All entries must be extracted exactly, with nothing added or dropped.

### Data to process
::::::::

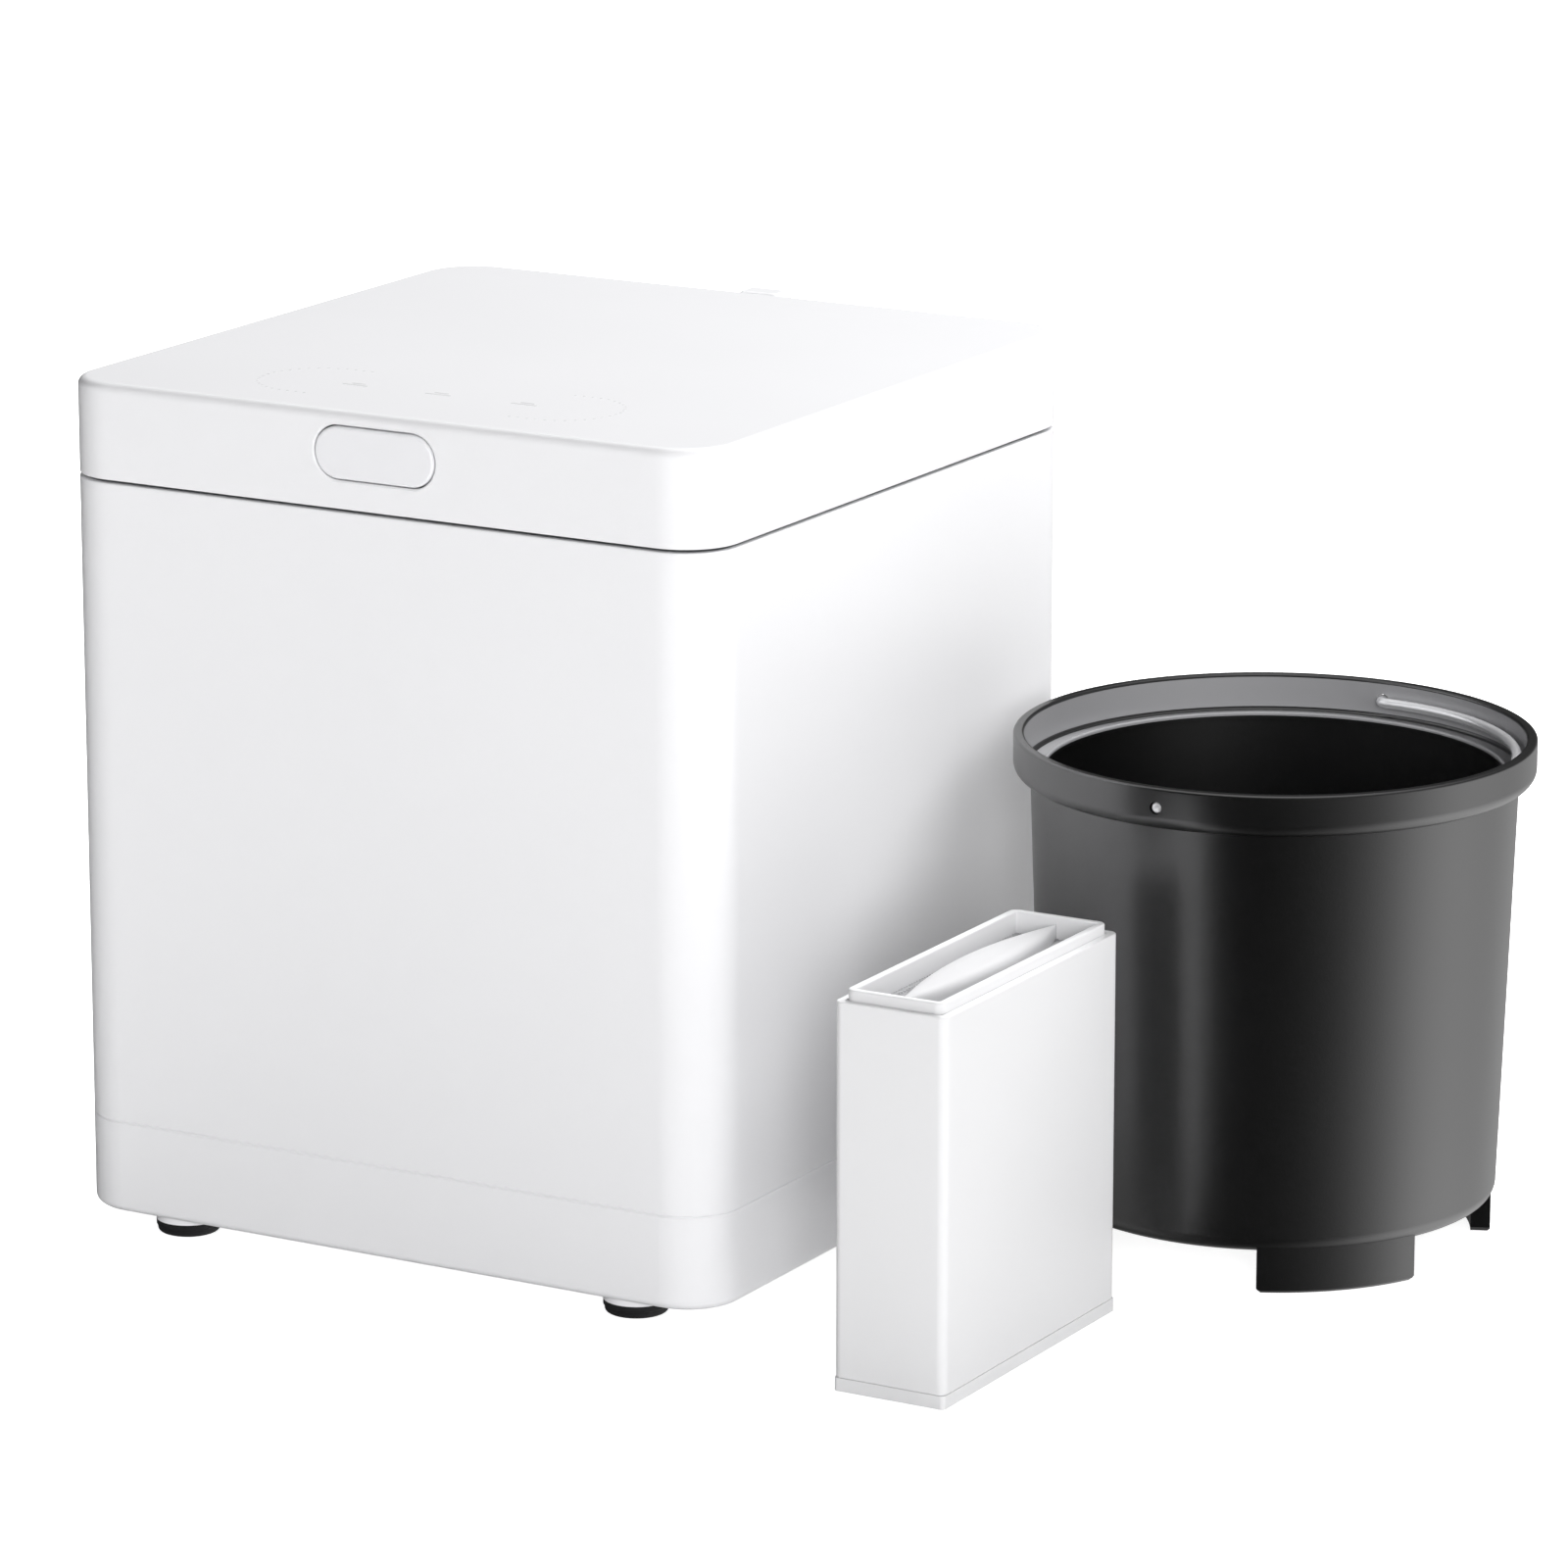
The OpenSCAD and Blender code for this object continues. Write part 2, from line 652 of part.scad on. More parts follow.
module power_inlet() color(dark) machine() translate([inlet_x, body_d / 2, inlet_z]) {
    difference() {
        union() {
            translate([-inlet_w / 2, -inlet_depth, -inlet_h / 2])
                cube([inlet_w, inlet_depth - 0.5, inlet_h]);
            translate([-inlet_w / 2 - 2.5, -wall - 2, -inlet_h / 2 - 2.5])
                cube([inlet_w + 5, 2, inlet_h + 5]);
        }
        translate([0, 0.5, 0]) rotate([90, 0, 0]) linear_extrude(16.5) polygon([[-12, -8.2],
            [12, -8.2], [12, 4.4], [8.2, 8.2], [-8.2, 8.2], [-12, 4.4]]);
    }
    for (p = [[-7, -2], [0, 2], [7, -2]])
        translate([p[0] - 1, -16, p[1] - 2]) cube([2, 11, 4]);
    for (p = [[-7, -2], [7, -2], [0, 2]])
        translate([p[0] - 1, -inlet_depth - 7, p[1] - 2]) cube([2, 7, 4]);
}

// Filter bay, duct and fan

module filter_bay() color(grey) machine() translate([0, bay_y, 0]) difference() {
    union() {
        translate([-bay_w / 2 - bay_t, -bay_d / 2 - bay_t, bay_floor - 2])
            cube([bay_w + 2 * bay_t, bay_d + 2 * bay_t, deck_z - bay_floor + 2]);
        translate([-bay_w / 2 - bay_t - 8, -20, deck_z - 2]) cube([bay_w + 2 * bay_t + 16, 40, 2]);
    }
    translate([-bay_w / 2, -bay_d / 2, bay_floor]) cube([bay_w, bay_d, deck_z]);
    for (x = [-5:5]) translate([x * 5.6 - 1.8, -14, bay_floor - 3]) cube([3.6, 28, 4]);
    for (x = [-1, 1], y = [-1, 1]) translate([x * (bay_w / 2 + bay_t + 4), y * 14, deck_z - 3])
        cylinder(h = 4, r = 1.6);
}

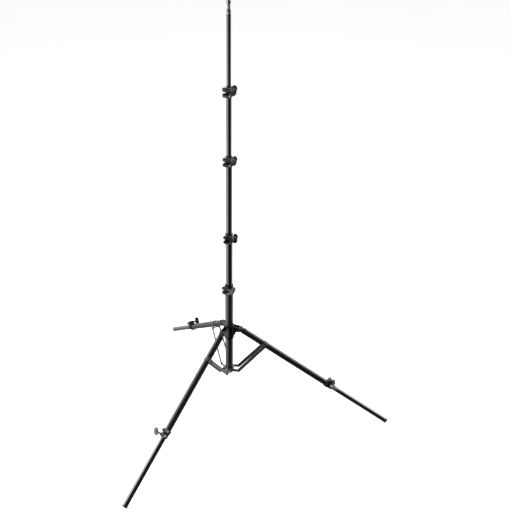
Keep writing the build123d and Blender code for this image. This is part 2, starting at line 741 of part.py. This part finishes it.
# ---------------------------------------------------------------- legs and struts
spider_rivets = []
for letter, angle in LEG_ANGLES.items():
    name = f"leg_{letter}"
    leg = leg_frame(angle)
    collar = leg_collar_frame(leg)
    upper_start = cross_section(leg, LEG_TUBE_START)
    upper_length = LEG_COLLAR_AT - LEG_TUBE_START
    lower_start = cross_section(leg, FOOT_TUBE_END - FOOT_TUBE_LENGTH)
    save(leg_head(leg), f"{name}_head")
    save(tube(upper_start, upper_length, LEG_TUBE_R, LEG_TUBE_BORE_R), f"{name}_upper_tube")
    save(saddle(leg), f"{name}_saddle")
    save(clamp_collar(collar, LEG_TUBE_R, FOOT_TUBE_R), f"{name}_collar")
    save_group([saddle_pin(leg)] + collar_hardware(collar, LEG_TUBE_R), f"{name}_bolts")
    knob = wing_knob(collar, LEG_TUBE_R, LEG_WING_TURNS[letter], LEG_WING_EXTRA)
    save(knob, f"{name}_wing_knob")
    save(tube(lower_start, FOOT_TUBE_LENGTH, FOOT_TUBE_R, FOOT_TUBE_BORE_R), f"{name}_lower_tube")
    save(guide_bush(lower_start, FOOT_TUBE_BORE_R, LEG_TUBE_BORE_R), f"{name}_guide_bush")
    save(foot_cap(leg), f"{name}_foot_cap")

    strut = strut_frame(angle)
    low_face = STRUT_LOW_Y + STRUT_THICKNESS
    high_face = STRUT_HIGH_Y + STRUT_THICKNESS
    strut_pieces = []
    for side in (-1, 1):
        strut_pieces.append(strut_bar(strut, side))
        high_pin = strut_pin_face(strut, STRUT_LENGTH, side, high_face)
        strut_pieces.append(rivet(high_pin, STRUT_THICKNESS))
        low_pin = strut_pin_face(strut, 0, side, low_face + SLIP)
        spider_rivets.append(rivet(low_pin, low_face + SLIP - EAR_INNER))
    save_group(strut_pieces, f"{name}_struts")
save_group(spider_rivets, "spider_rivets")
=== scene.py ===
import json
import math

import bpy
from mathutils import Euler, Matrix, Vector


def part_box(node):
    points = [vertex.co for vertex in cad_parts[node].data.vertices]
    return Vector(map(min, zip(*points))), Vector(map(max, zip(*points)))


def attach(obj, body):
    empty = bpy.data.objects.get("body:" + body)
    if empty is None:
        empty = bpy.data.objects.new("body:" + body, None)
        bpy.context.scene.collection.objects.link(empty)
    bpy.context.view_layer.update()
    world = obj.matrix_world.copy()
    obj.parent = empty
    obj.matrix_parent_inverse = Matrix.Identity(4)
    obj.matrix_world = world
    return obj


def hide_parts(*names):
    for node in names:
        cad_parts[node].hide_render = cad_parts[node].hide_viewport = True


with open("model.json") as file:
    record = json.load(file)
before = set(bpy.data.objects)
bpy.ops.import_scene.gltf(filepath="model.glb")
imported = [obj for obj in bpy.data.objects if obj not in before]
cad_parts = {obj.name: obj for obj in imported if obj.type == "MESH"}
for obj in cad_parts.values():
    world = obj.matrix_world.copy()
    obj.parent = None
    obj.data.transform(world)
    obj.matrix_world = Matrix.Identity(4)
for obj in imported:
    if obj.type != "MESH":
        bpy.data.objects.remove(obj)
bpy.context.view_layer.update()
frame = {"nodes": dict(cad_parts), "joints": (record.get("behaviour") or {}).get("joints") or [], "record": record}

# Looks of a folding lighting stand: finishes, cast and turned detail, floor, light and camera.
# Metres, in the row frame: +Z up, origin on the floor under the column, leg b along +X.

MM = 0.001
NODES = frame["nodes"]
JOINTS = {joint["name"]: joint for joint in frame["joints"]}
LEGS = ("a", "b", "c")
UP = Vector((0.0, 0.0, 1.0))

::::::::

### Task output
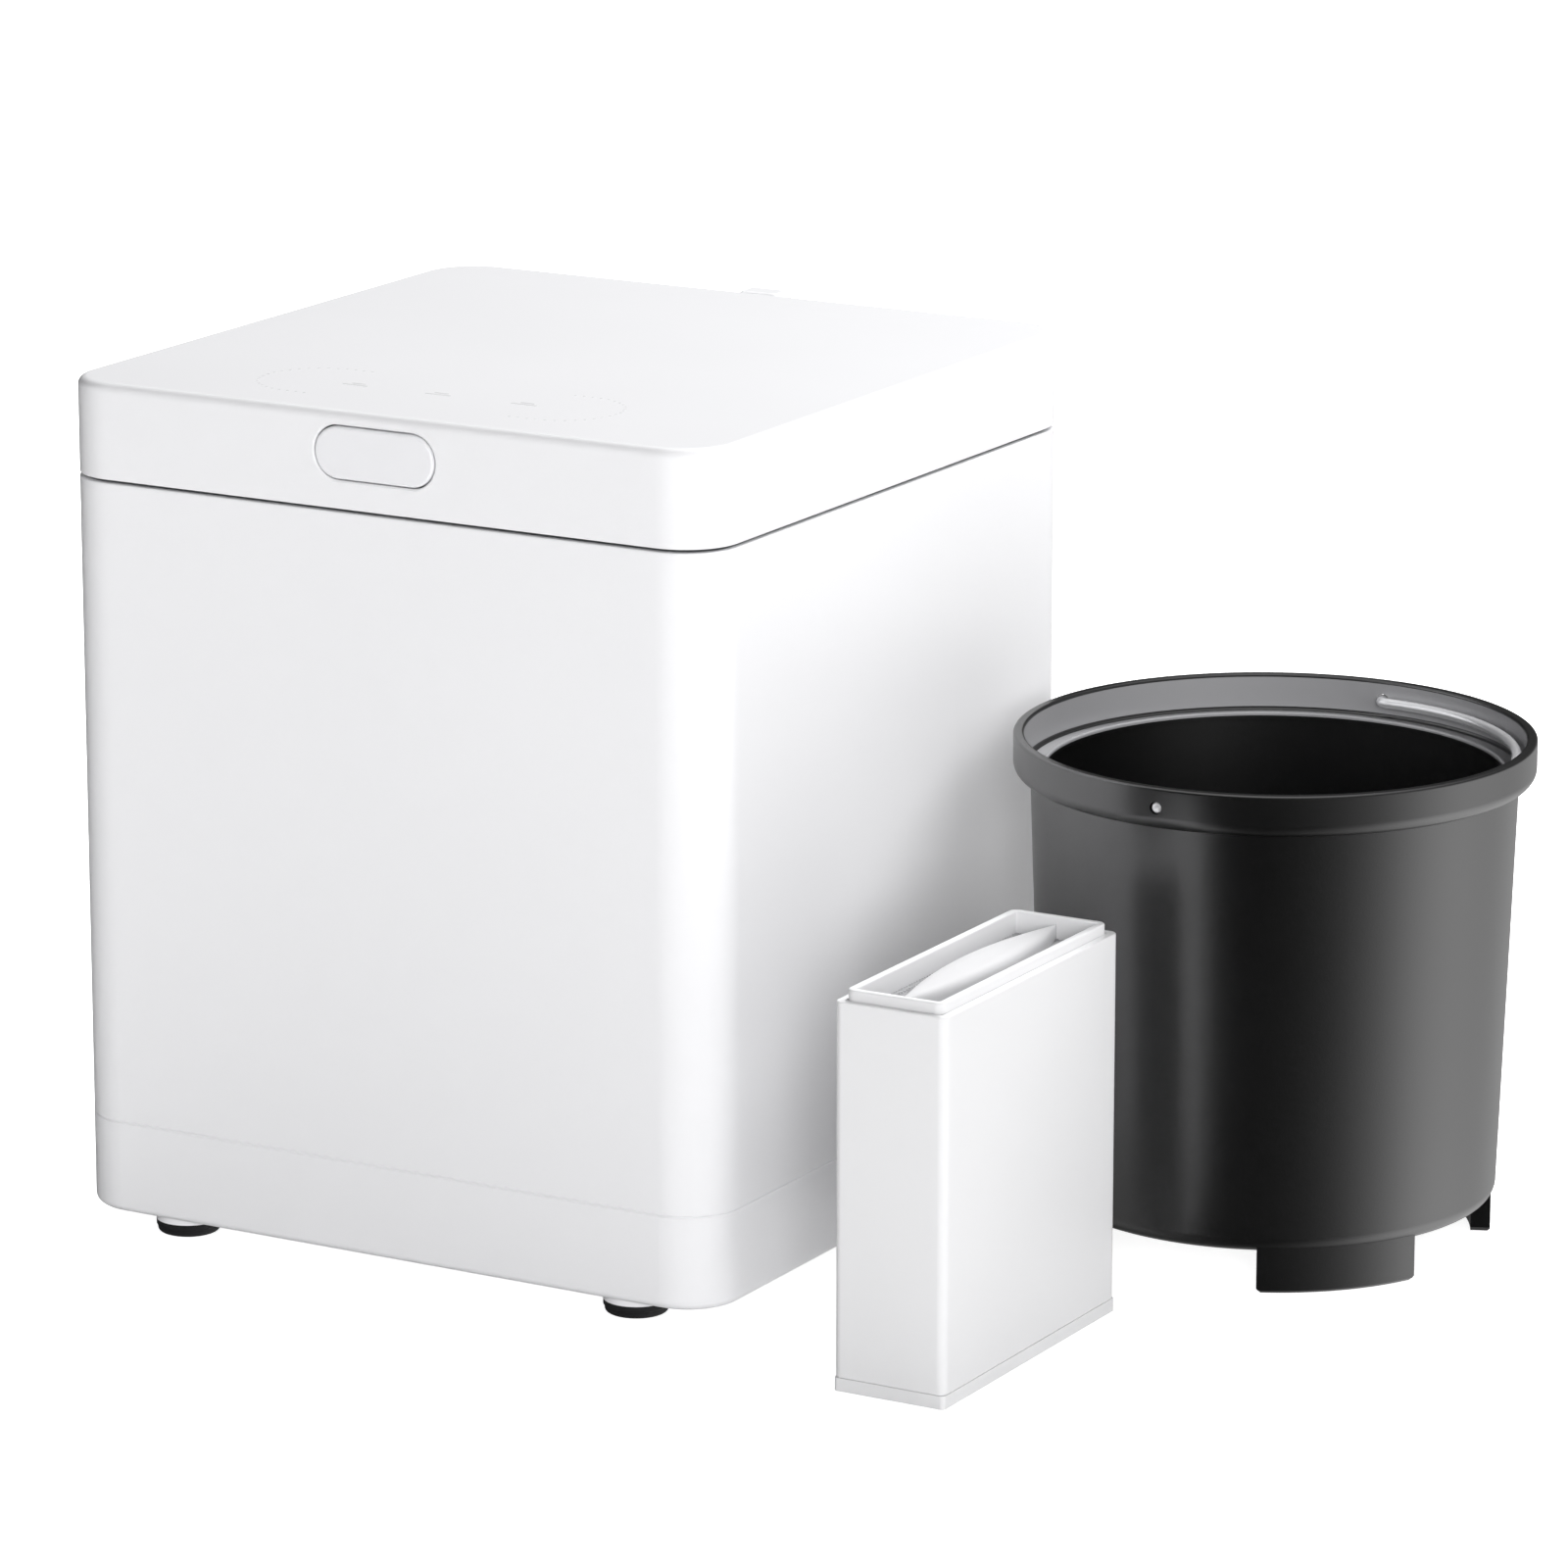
The OpenSCAD and Blender code for this object continues. Write part 2, from line 652 of part.scad on. More parts follow.
module power_inlet() color(dark) machine() translate([inlet_x, body_d / 2, inlet_z]) {
    difference() {
        union() {
            translate([-inlet_w / 2, -inlet_depth, -inlet_h / 2])
                cube([inlet_w, inlet_depth - 0.5, inlet_h]);
            translate([-inlet_w / 2 - 2.5, -wall - 2, -inlet_h / 2 - 2.5])
                cube([inlet_w + 5, 2, inlet_h + 5]);
        }
        translate([0, 0.5, 0]) rotate([90, 0, 0]) linear_extrude(16.5) polygon([[-12, -8.2],
            [12, -8.2], [12, 4.4], [8.2, 8.2], [-8.2, 8.2], [-12, 4.4]]);
    }
    for (p = [[-7, -2], [0, 2], [7, -2]])
        translate([p[0] - 1, -16, p[1] - 2]) cube([2, 11, 4]);
    for (p = [[-7, -2], [7, -2], [0, 2]])
        translate([p[0] - 1, -inlet_depth - 7, p[1] - 2]) cube([2, 7, 4]);
}

// Filter bay, duct and fan

module filter_bay() color(grey) machine() translate([0, bay_y, 0]) difference() {
    union() {
        translate([-bay_w / 2 - bay_t, -bay_d / 2 - bay_t, bay_floor - 2])
            cube([bay_w + 2 * bay_t, bay_d + 2 * bay_t, deck_z - bay_floor + 2]);
        translate([-bay_w / 2 - bay_t - 8, -20, deck_z - 2]) cube([bay_w + 2 * bay_t + 16, 40, 2]);
    }
    translate([-bay_w / 2, -bay_d / 2, bay_floor]) cube([bay_w, bay_d, deck_z]);
    for (x = [-5:5]) translate([x * 5.6 - 1.8, -14, bay_floor - 3]) cube([3.6, 28, 4]);
    for (x = [-1, 1], y = [-1, 1]) translate([x * (bay_w / 2 + bay_t + 4), y * 14, deck_z - 3])
        cylinder(h = 4, r = 1.6);
}

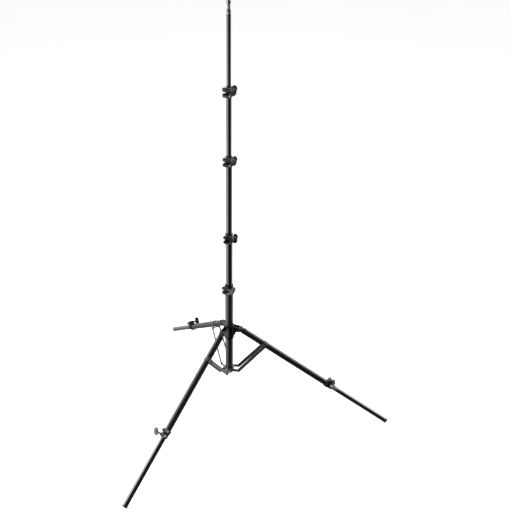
Keep writing the build123d and Blender code for this image. This is part 2, starting at line 741 of part.py. This part finishes it.
# ---------------------------------------------------------------- legs and struts
spider_rivets = []
for letter, angle in LEG_ANGLES.items():
    name = f"leg_{letter}"
    leg = leg_frame(angle)
    collar = leg_collar_frame(leg)
    upper_start = cross_section(leg, LEG_TUBE_START)
    upper_length = LEG_COLLAR_AT - LEG_TUBE_START
    lower_start = cross_section(leg, FOOT_TUBE_END - FOOT_TUBE_LENGTH)
    save(leg_head(leg), f"{name}_head")
    save(tube(upper_start, upper_length, LEG_TUBE_R, LEG_TUBE_BORE_R), f"{name}_upper_tube")
    save(saddle(leg), f"{name}_saddle")
    save(clamp_collar(collar, LEG_TUBE_R, FOOT_TUBE_R), f"{name}_collar")
    save_group([saddle_pin(leg)] + collar_hardware(collar, LEG_TUBE_R), f"{name}_bolts")
    knob = wing_knob(collar, LEG_TUBE_R, LEG_WING_TURNS[letter], LEG_WING_EXTRA)
    save(knob, f"{name}_wing_knob")
    save(tube(lower_start, FOOT_TUBE_LENGTH, FOOT_TUBE_R, FOOT_TUBE_BORE_R), f"{name}_lower_tube")
    save(guide_bush(lower_start, FOOT_TUBE_BORE_R, LEG_TUBE_BORE_R), f"{name}_guide_bush")
    save(foot_cap(leg), f"{name}_foot_cap")

    strut = strut_frame(angle)
    low_face = STRUT_LOW_Y + STRUT_THICKNESS
    high_face = STRUT_HIGH_Y + STRUT_THICKNESS
    strut_pieces = []
    for side in (-1, 1):
        strut_pieces.append(strut_bar(strut, side))
        high_pin = strut_pin_face(strut, STRUT_LENGTH, side, high_face)
        strut_pieces.append(rivet(high_pin, STRUT_THICKNESS))
        low_pin = strut_pin_face(strut, 0, side, low_face + SLIP)
        spider_rivets.append(rivet(low_pin, low_face + SLIP - EAR_INNER))
    save_group(strut_pieces, f"{name}_struts")
save_group(spider_rivets, "spider_rivets")
=== scene.py ===
import json
import math

import bpy
from mathutils import Euler, Matrix, Vector


def part_box(node):
    points = [vertex.co for vertex in cad_parts[node].data.vertices]
    return Vector(map(min, zip(*points))), Vector(map(max, zip(*points)))


def attach(obj, body):
    empty = bpy.data.objects.get("body:" + body)
    if empty is None:
        empty = bpy.data.objects.new("body:" + body, None)
        bpy.context.scene.collection.objects.link(empty)
    bpy.context.view_layer.update()
    world = obj.matrix_world.copy()
    obj.parent = empty
    obj.matrix_parent_inverse = Matrix.Identity(4)
    obj.matrix_world = world
    return obj


def hide_parts(*names):
    for node in names:
        cad_parts[node].hide_render = cad_parts[node].hide_viewport = True


with open("model.json") as file:
    record = json.load(file)
before = set(bpy.data.objects)
bpy.ops.import_scene.gltf(filepath="model.glb")
imported = [obj for obj in bpy.data.objects if obj not in before]
cad_parts = {obj.name: obj for obj in imported if obj.type == "MESH"}
for obj in cad_parts.values():
    world = obj.matrix_world.copy()
    obj.parent = None
    obj.data.transform(world)
    obj.matrix_world = Matrix.Identity(4)
for obj in imported:
    if obj.type != "MESH":
        bpy.data.objects.remove(obj)
bpy.context.view_layer.update()
frame = {"nodes": dict(cad_parts), "joints": (record.get("behaviour") or {}).get("joints") or [], "record": record}

# Looks of a folding lighting stand: finishes, cast and turned detail, floor, light and camera.
# Metres, in the row frame: +Z up, origin on the floor under the column, leg b along +X.

MM = 0.001
NODES = frame["nodes"]
JOINTS = {joint["name"]: joint for joint in frame["joints"]}
LEGS = ("a", "b", "c")
UP = Vector((0.0, 0.0, 1.0))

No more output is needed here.